Hukum Memakan Daging Aqiqah Anak
Berdasarkan dengan niatnya, terdapat beberapa kategori aqiqah. Hukum memakan daging aqiqah anak simak ulasan berikut.
1. Aqiqah Sunnah
Pada kategori ini, maka siapapun boleh memakan daging binatang yang dibuat untuk aqiqah, termasuk ayah dan ibu dari anak tersebut. Seperti halnya hukum dalam qurban sunnah. Ibnu hajar al-Haitami dalam Fatawa al-Kubra menjelaskan:
“Dari ketentuan ini (mengaqiqahi anak seperti berqurban untuk dirinya sendiri), maka diperbolehkan baginya (ayah) memakan daging aqiqah tersebut seperti halnya diperbolehkan memakan daging qurban dari dirinya sendiri.”
2. Aqiqah Nazar
Pada kategori ini, aqiqah menjadi wajib karena orang tua telah bernazar atau menyanggupi dan menentukan kambing tertentu yang akan digunakan untuk mengaqiqahi anaknya, maka dia dan orang yang wajib dinafkahinya (termasuk ibu dari anak yang diaqikahi) dilarang memakan daging tersebut, seperti halnya dalam permasalahan qurban. Abu Bakar bin Muhammad Syatho al-Dimyati dalam karyanya I’anah al-Thalibin ( juz 2, vol.560 )
“Dan aqiqah yang wajib ( ta’yin ) sebab nadzar maupun kesanggupan, seperti berkata “ Bagi allah atasku, saya beraqiqah dengan kambing ini” atau berkata “ saya jadikan binatang ini sebagai aqiqah dari anakku “maka menjadi wajib ( ta’yin ) dan tidak boleh sama sekali memakan binatang aqiqah tersebut.”
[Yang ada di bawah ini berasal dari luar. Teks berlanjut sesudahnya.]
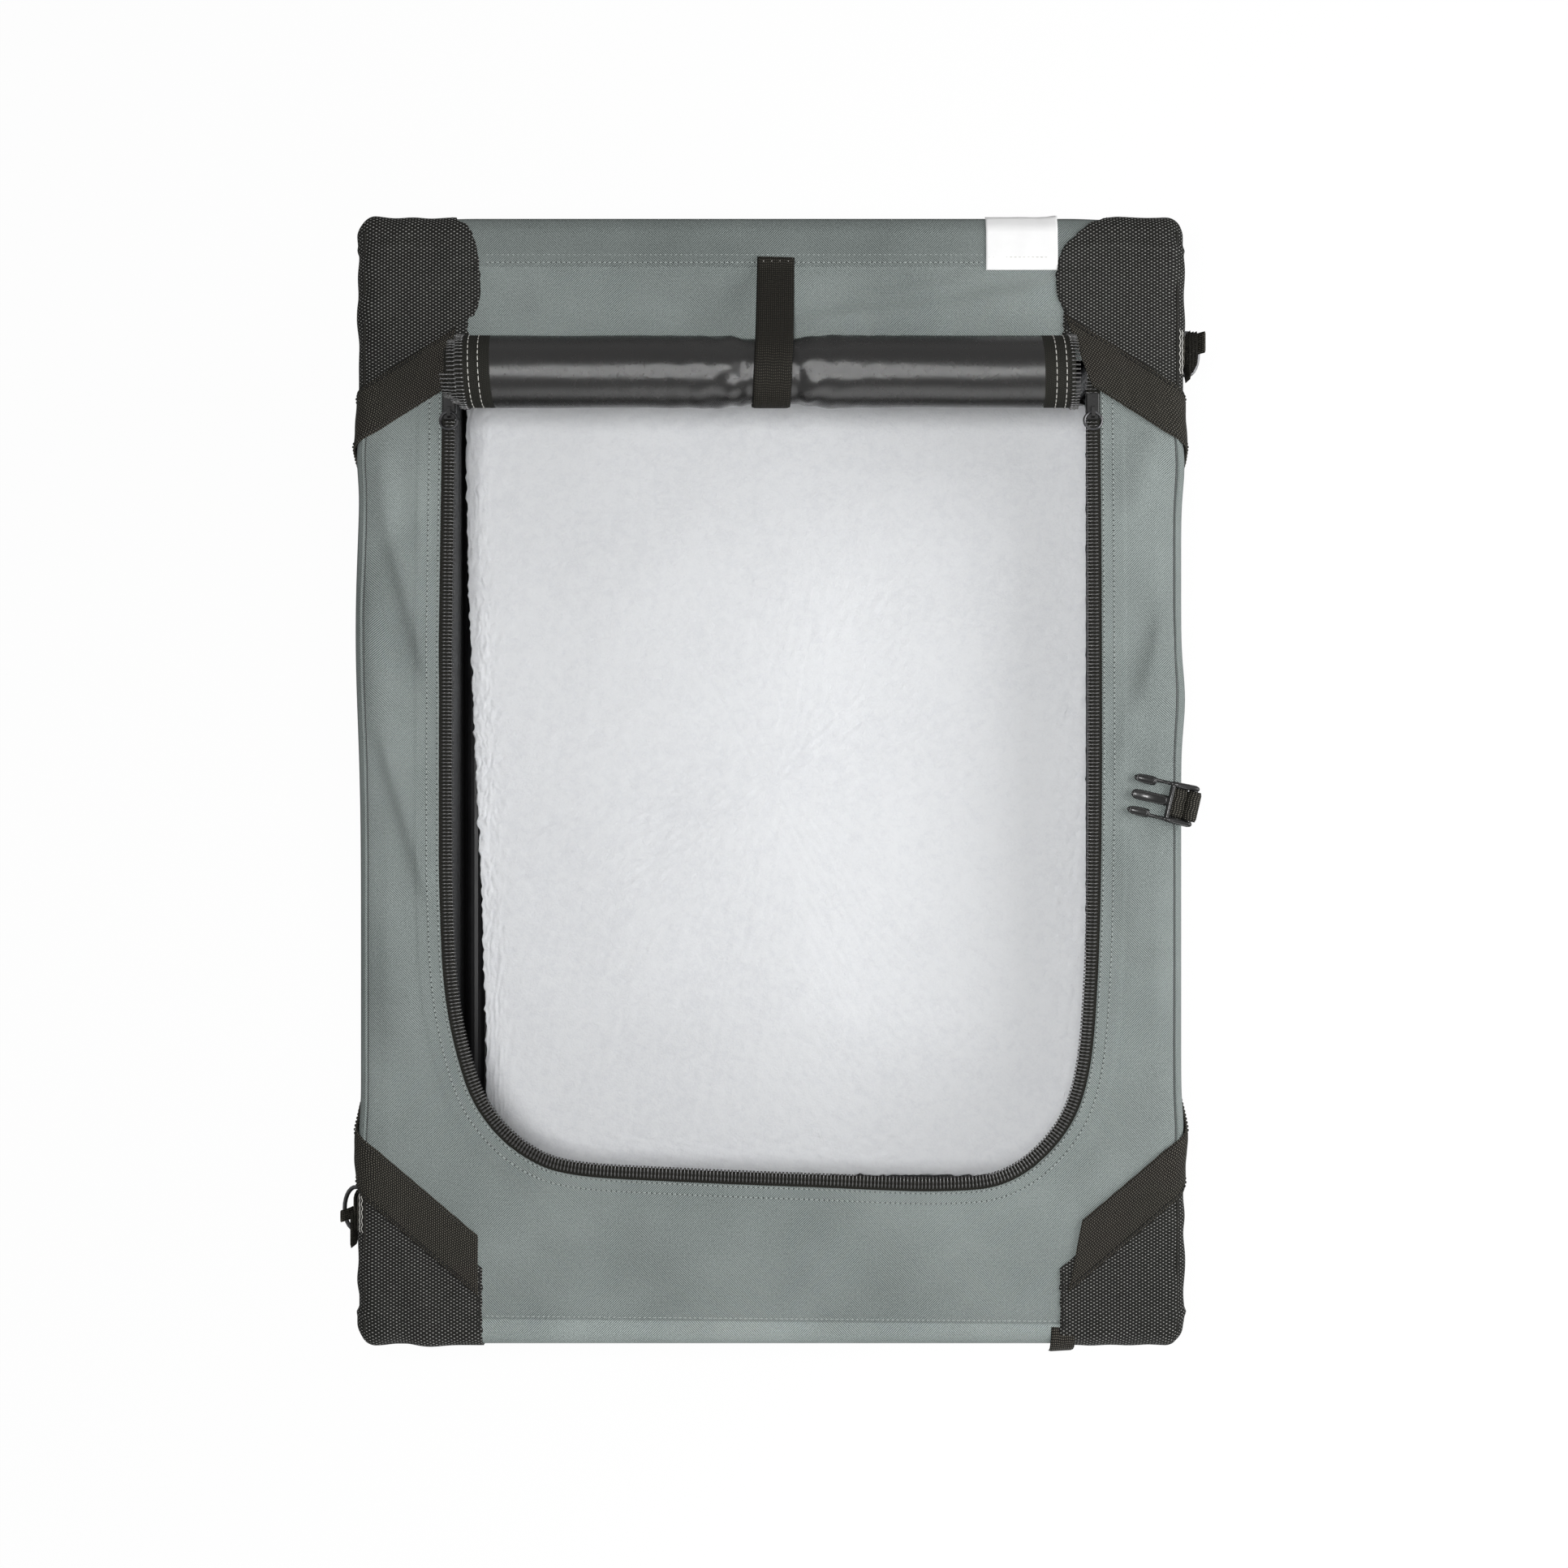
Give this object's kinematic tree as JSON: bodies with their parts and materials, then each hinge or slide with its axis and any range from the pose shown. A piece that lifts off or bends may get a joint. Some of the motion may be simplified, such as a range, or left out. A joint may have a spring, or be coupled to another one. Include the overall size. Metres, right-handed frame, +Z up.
{
  "type": "folding pet carrier",
  "caption": "Soft-sided folding pet carrier: a tube frame with folding posts in a fabric cover, with a rolled-up top door, a front door, mesh windows and a fleece mat.",
  "frame": {"origin": "on the floor, under the middle of the carrier", "axes": "+X to the carrier's right side, +Y to its rear end, where the top door is rolled up, +Z up"},
  "size_m": [0.5864, 0.7586, 0.5942],
  "materials": {
    "grey_fabric": "matte twill, coated inside",
    "black_coated_fabric": "satin coated",
    "black_patch_fabric": "coarse matte weave",
    "black_webbing": "matte woven",
    "black_mesh": "open knitted mesh",
    "white_fleece": "short pile fleece",
    "white_label": "smooth woven tape",
    "black_tube": "extruded, satin",
    "black_plastic": "moulded, satin",
    "black_steel": "black nickel, glossy",
    "black_zip": "coil teeth on woven tape"
  },
  "bodies": {
    "base": {"base_rail_front": "black_tube", "base_rail_rear": "black_tube", "base_rail_left": "black_tube", "base_rail_right": "black_tube", "base_corner_front_left": "black_plastic", "base_corner_front_right": "black_plastic", "base_corner_rear_left": "black_plastic", "base_corner_rear_right": "black_plastic", "floor_panel": "grey_fabric", "mat": "white_fleece", "front_wall": "grey_fabric", "rear_wall": "grey_fabric", "side_wall_left": "grey_fabric", "side_wall_right": "grey_fabric", "side_window_left": "black_mesh", "side_window_right": "black_mesh", "rear_window": "black_mesh", "buckle_socket": "black_plastic"},
    "lower_left": {"lower_post_front_left": "black_tube", "lower_post_rear_left": "black_tube"},
    "upper_left": {"upper_post_front_left": "black_tube", "upper_post_rear_left": "black_tube"},
    "lower_right": {"lower_post_front_right": "black_tube", "lower_post_rear_right": "black_tube"},
    "upper_right": {"upper_post_front_right": "black_tube", "upper_post_rear_right": "black_tube"},
    "top_frame": {"top_rail_front": "black_tube", "top_rail_rear": "black_tube", "top_rail_left": "black_tube", "top_rail_right": "black_tube", "top_corner_front_left": "black_plastic", "top_corner_front_right": "black_plastic", "top_corner_rear_left": "black_plastic", "top_corner_rear_right": "black_plastic", "roof_panel": "grey_fabric", "roof_zip": "black_zip", "top_door_roll": "black_coated_fabric", "roll_strap": "black_webbing", "care_label": "white_label", "corner_patch_front_left": "black_patch_fabric", "corner_patch_front_right": "black_patch_fabric", "corner_patch_rear_left": "black_patch_fabric", "corner_patch_rear_right": "black_patch_fabric", "hem_webbing_front_left": "black_webbing", "hem_webbing_front_right": "black_webbing", "hem_webbing_rear_left": "black_webbing", "hem_webbing_rear_right": "black_webbing", "ring_tab_left": "black_webbing", "ring_tab_right": "black_webbing", "buckle_tab": "black_webbing"},
    "front_door": {"front_door": "black_mesh"},
    "slider_left": {"zip_slider_left": "black_plastic"},
    "slider_right": {"zip_slider_right": "black_plastic"},
    "pull_left": {"zip_pull_left": "black_steel"},
    "pull_right": {"zip_pull_right": "black_steel"},
    "ring_left": {"strap_ring_left": "black_steel"},
    "ring_right": {"strap_ring_right": "black_steel"},
    "buckle_plug": {"buckle_plug": "black_plastic"}
  },
  "joints": [
    {"name": "fold", "type": "hinge", "parent": "base", "child": "lower_left", "pos_m": [-0.265, 0, 0.04], "axis": [0, 1, 0], "range_deg": [0, 84], "deforming": ["front_wall", "rear_wall", "side_wall_left", "side_wall_right", "side_window_left", "side_window_right", "rear_window", "front_door"]},
    {"name": "knee_left", "type": "hinge", "parent": "lower_left", "child": "upper_left", "pos_m": [-0.265, 0, 0.27], "axis": [0, 1, 0], "range_deg": [-168, 0]},
    {"name": "top_pivot_left", "type": "hinge", "parent": "upper_left", "child": "top_frame", "pos_m": [-0.265, 0, 0.5], "axis": [0, 1, 0], "range_deg": [0, 84]},
    {"name": "base_pivot_right", "type": "hinge", "parent": "base", "child": "lower_right", "pos_m": [0.265, 0, 0.04], "axis": [0, -1, 0], "range_deg": [0, 84]},
    {"name": "knee_right", "type": "hinge", "parent": "lower_right", "child": "upper_right", "pos_m": [0.265, 0, 0.27], "axis": [0, -1, 0], "range_deg": [-168, 0]},
    {"name": "front_door_swing", "type": "hinge", "parent": "top_frame", "child": "front_door", "pos_m": [0, -0.3774, 0.4941], "axis": [-1, 0, 0], "range_deg": [0, 110]},
    {"name": "slider_left_run", "type": "slide", "parent": "top_frame", "child": "slider_left", "axis": [0, -1, 0], "range_m": [0, 0.4]},
    {"name": "slider_right_run", "type": "slide", "parent": "top_frame", "child": "slider_right", "axis": [0, -1, 0], "range_m": [0, 0.4]},
    {"name": "pull_left_swing", "type": "hinge", "parent": "slider_left", "child": "pull_left", "pos_m": [-0.21495, 0.2465, 0.5461], "axis": [-1, 0, 0], "range_deg": [0, 80]},
    {"name": "pull_right_swing", "type": "hinge", "parent": "slider_right", "child": "pull_right", "pos_m": [0.21495, 0.2465, 0.5461], "axis": [-1, 0, 0], "range_deg": [0, 80]},
    {"name": "ring_right_swing", "type": "hinge", "parent": "top_frame", "child": "ring_right", "pos_m": [0.2812, 0.292, 0.506], "axis": [0, 1, 0], "range_deg": [-55, 85]},
    {"name": "ring_left_swing", "type": "hinge", "parent": "top_frame", "child": "ring_left", "pos_m": [-0.2812, -0.292, 0.506], "axis": [0, -1, 0], "range_deg": [-55, 85]},
    {"name": "buckle_plug_flip", "type": "hinge", "parent": "top_frame", "child": "buckle_plug", "pos_m": [0.28136, -0.017, 0.5435], "axis": [0.225, 0.9744, 0], "range_deg": [0, 240]}
  ],
  "couplings": [
    {"joint": "knee_left", "follows": "fold", "ratio": -2},
    {"joint": "top_pivot_left", "follows": "fold", "ratio": 1},
    {"joint": "base_pivot_right", "follows": "fold", "ratio": 1},
    {"joint": "knee_right", "follows": "fold", "ratio": -2}
  ]
}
Dalam Tausyek Ibnu Qosim vol.271 dijelaskan:
“Dan orang yang berqurban serta orang yang wajib dinafkahi olehnya tidak boleh memakan sedikitpun dari qurban wajib sebab nadzar tersebut”
3. Aqiqah Wasiat
apabila aqiqah dari seorang yang meninggal dunia berdasarkan wasiat kepadanya, maka dia (orang yang diwasiatkan) dan orang-orang kaya dilarang memakan daging aqiqah tersebut, sebagaimana hukum dalam qurban. Sesuai dengan penjelasan Ibnu Hajar al-Haitami dalam karyanya Tuhfah al-Muhtaj ( juz.9, vol.369 ):
“Apabila dia berqurban dari orang lain, seperti halnya mayat yang berwasiyah kepadanya untuk berqurban atas nama dirinya si mayit, maka dia (orang yang diwasiatkan ) dan orang-orang kaya tidak boleh memakan daging tersebut. Imam Qaffal mengalasi sebab sesungguhnya qurban diperuntukkan untuk si mayat maka tidak halal memakan (bagi orang yang diwasiati dan orang kaya) kecuali dengan izin, dan meminta izin pasti sebuah udzur (tidak mungkin ).”